…to run anything in this world…is like being lost in a forest of a million trees…and each tree is a thing to be done… A million trees. A million things. Until finally we have eyes for nothing else, and whatever we see turns into a thing.
…
So how am I to say it, gentlemen? When he came, I missed him.
— The Inkeeper
Frederick Buechner, Secrets in the Dark: A Life in Sermons, “The Birth”
I can’t begin to convey the magic of Frederick Buechner’s sermon “The Birth”. Sermon isn’t really the right word. It’s more like three interviews with people who witnessed the event: the Innkeeper, the Wise Men, and the Shepherds. The quote above is from the Innkeeper’s account, his witness, his confession – that’s what it is in the end – his confession. And it’s my confession, too; maybe it’s yours.

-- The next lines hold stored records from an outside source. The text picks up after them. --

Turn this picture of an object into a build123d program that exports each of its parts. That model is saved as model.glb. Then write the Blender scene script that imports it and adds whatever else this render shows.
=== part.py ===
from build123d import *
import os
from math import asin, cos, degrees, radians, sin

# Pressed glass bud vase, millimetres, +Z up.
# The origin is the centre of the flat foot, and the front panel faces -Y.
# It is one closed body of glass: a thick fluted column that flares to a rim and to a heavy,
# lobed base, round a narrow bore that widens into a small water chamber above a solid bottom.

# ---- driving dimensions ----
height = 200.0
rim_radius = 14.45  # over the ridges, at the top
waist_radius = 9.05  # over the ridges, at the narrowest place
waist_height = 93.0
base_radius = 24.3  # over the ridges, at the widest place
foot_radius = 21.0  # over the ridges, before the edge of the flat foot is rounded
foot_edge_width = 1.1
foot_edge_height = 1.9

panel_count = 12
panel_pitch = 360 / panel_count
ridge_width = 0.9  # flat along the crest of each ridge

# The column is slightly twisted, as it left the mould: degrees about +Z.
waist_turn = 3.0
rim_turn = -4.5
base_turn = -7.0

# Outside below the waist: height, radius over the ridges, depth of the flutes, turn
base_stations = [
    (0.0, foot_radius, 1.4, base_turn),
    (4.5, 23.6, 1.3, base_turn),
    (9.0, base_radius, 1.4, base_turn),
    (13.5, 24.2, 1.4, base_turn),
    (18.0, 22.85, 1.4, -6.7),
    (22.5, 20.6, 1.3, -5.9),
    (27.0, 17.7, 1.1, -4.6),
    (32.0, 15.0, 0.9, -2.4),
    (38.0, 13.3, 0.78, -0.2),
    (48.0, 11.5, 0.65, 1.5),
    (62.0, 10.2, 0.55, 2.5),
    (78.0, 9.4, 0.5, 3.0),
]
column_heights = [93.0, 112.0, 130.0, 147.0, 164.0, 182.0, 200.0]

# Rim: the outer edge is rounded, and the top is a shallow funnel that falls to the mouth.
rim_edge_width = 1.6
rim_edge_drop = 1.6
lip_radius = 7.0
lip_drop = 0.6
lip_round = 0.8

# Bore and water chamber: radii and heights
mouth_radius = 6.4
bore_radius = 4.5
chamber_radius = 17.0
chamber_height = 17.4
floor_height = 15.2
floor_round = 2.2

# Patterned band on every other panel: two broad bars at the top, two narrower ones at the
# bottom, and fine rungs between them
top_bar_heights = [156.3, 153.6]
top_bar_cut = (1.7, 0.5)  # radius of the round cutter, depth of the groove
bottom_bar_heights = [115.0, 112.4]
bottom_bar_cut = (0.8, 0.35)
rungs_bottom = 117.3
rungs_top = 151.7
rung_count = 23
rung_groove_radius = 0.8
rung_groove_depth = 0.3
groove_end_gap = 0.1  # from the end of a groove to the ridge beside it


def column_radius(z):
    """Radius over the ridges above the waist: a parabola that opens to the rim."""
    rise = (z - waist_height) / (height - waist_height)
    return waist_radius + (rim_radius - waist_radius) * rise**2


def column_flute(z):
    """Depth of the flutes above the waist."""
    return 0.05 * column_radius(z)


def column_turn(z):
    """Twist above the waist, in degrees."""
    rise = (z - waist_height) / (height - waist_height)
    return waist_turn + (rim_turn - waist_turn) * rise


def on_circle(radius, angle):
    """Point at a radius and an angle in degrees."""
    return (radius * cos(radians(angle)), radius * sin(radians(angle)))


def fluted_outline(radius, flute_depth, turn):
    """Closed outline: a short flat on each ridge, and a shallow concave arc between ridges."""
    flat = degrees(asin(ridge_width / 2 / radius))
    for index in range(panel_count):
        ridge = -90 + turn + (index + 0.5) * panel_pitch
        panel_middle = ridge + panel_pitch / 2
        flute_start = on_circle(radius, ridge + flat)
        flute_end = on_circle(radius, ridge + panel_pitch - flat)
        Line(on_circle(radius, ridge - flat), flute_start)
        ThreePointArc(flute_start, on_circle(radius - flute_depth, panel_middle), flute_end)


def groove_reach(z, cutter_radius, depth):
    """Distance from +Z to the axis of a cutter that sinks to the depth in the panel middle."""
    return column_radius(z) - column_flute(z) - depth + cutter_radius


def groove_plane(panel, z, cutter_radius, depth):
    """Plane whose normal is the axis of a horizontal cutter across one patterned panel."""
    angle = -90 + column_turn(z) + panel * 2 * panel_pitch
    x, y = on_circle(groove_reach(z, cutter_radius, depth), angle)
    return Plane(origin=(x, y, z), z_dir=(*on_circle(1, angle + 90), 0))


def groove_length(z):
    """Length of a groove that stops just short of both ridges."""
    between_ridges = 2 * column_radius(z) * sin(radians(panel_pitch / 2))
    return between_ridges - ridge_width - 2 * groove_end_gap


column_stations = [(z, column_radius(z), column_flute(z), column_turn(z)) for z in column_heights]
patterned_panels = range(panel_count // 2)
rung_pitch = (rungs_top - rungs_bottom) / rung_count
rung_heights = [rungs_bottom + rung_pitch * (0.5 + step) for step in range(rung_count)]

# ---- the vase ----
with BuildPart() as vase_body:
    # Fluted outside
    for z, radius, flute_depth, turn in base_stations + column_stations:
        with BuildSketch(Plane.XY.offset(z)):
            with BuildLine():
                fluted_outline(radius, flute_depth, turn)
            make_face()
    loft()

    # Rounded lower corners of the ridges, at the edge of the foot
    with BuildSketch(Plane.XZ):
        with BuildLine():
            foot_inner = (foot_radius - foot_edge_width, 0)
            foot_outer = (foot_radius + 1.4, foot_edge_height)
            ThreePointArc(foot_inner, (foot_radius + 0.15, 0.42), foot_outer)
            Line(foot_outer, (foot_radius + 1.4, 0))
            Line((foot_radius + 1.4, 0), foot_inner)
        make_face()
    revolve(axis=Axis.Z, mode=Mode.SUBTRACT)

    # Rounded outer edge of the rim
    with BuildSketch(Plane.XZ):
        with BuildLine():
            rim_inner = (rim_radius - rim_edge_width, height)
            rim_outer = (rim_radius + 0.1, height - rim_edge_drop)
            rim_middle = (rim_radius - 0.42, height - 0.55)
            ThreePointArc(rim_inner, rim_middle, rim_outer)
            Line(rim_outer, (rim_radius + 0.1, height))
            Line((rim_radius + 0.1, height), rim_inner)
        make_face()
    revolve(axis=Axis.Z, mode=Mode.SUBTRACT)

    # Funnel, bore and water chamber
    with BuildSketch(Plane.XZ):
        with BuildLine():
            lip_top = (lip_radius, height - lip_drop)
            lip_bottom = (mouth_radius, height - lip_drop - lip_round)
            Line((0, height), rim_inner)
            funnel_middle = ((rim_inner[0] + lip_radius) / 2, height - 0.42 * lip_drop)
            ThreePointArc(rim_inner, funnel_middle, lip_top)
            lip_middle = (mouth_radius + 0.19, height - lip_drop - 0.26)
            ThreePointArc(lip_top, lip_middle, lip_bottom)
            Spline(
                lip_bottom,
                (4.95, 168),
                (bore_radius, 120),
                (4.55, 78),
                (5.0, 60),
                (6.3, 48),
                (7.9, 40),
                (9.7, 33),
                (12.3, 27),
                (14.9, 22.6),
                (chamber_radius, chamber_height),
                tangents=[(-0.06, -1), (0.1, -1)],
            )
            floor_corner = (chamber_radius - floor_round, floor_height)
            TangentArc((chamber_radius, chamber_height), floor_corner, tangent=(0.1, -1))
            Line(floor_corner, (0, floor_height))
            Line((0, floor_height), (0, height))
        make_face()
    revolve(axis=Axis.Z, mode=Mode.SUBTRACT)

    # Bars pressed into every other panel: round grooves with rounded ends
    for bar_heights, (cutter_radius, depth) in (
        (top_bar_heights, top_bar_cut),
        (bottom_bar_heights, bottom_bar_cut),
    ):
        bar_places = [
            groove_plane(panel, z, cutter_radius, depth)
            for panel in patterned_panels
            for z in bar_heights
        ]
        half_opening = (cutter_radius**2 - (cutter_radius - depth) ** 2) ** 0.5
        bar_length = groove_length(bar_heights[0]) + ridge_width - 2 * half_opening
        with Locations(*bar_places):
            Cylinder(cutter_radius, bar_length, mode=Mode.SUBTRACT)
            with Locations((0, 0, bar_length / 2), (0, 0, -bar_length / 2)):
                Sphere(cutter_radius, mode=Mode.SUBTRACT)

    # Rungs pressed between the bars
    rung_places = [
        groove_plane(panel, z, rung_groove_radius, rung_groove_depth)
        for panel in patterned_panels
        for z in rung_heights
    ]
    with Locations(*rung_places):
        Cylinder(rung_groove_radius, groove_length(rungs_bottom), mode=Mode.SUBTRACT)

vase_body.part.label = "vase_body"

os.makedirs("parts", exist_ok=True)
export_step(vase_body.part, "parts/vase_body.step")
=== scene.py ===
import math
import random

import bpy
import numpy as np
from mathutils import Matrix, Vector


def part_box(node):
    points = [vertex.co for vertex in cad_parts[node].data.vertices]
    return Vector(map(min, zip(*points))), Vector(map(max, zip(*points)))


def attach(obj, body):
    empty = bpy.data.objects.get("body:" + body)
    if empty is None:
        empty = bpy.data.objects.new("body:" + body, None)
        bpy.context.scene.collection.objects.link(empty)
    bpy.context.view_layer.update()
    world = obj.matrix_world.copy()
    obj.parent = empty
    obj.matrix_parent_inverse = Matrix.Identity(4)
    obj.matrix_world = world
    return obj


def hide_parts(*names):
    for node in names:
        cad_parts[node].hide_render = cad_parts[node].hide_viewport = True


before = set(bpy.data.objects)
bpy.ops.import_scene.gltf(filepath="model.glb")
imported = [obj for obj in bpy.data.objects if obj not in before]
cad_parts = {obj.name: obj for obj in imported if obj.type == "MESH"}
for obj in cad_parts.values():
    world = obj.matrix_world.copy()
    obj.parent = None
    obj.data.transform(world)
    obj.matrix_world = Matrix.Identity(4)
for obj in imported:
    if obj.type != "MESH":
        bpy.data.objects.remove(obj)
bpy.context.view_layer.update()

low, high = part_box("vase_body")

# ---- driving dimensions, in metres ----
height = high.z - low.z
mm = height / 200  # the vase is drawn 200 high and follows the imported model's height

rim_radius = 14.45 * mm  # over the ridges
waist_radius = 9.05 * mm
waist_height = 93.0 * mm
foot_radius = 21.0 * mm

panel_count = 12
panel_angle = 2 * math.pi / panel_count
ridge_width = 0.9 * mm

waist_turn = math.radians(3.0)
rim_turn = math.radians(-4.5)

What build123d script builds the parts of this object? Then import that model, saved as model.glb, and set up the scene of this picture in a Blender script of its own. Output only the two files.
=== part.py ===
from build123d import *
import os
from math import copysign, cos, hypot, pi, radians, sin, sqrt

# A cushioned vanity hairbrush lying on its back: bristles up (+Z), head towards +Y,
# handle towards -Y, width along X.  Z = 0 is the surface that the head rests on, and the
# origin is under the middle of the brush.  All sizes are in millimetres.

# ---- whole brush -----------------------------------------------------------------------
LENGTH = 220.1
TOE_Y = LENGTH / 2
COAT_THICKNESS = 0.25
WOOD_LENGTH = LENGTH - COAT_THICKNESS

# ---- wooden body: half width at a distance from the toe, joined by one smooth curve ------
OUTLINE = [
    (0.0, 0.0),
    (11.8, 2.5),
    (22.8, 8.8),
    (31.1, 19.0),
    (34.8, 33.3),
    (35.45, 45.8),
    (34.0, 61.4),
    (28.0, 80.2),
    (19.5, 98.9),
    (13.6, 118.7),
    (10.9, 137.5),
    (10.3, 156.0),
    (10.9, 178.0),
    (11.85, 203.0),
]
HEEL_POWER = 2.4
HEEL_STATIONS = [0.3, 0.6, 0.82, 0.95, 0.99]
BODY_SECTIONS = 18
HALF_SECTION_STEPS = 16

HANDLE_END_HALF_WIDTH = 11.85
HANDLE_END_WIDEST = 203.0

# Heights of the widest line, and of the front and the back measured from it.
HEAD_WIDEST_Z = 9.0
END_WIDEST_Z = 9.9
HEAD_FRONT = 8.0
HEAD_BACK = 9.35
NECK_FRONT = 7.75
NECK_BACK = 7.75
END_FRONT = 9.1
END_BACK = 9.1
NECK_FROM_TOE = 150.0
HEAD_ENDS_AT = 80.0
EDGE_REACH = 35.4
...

- Are we lost in the forest of our concerns, so lost we can’t see the Light of the World around and among us?
- He came to his own people and his own people…”missed” him. Do we, like the innkeeper, have no room, no mental or emotional space, for Jesus to be born? Are we missing him? Are we aware we are missing him?
- What can we do to not miss him? (Attention is the beginning of devotion.)
- List out some of the ‘million things’ in your life. Note down times in your life when those things caused you to miss something important. Write down what Jesus means to you and what you might do to give him more space in your life.
I highly recommend Buechner’s book and that you read this particular sermon. What I have shared here doesn’t begin to do it justice.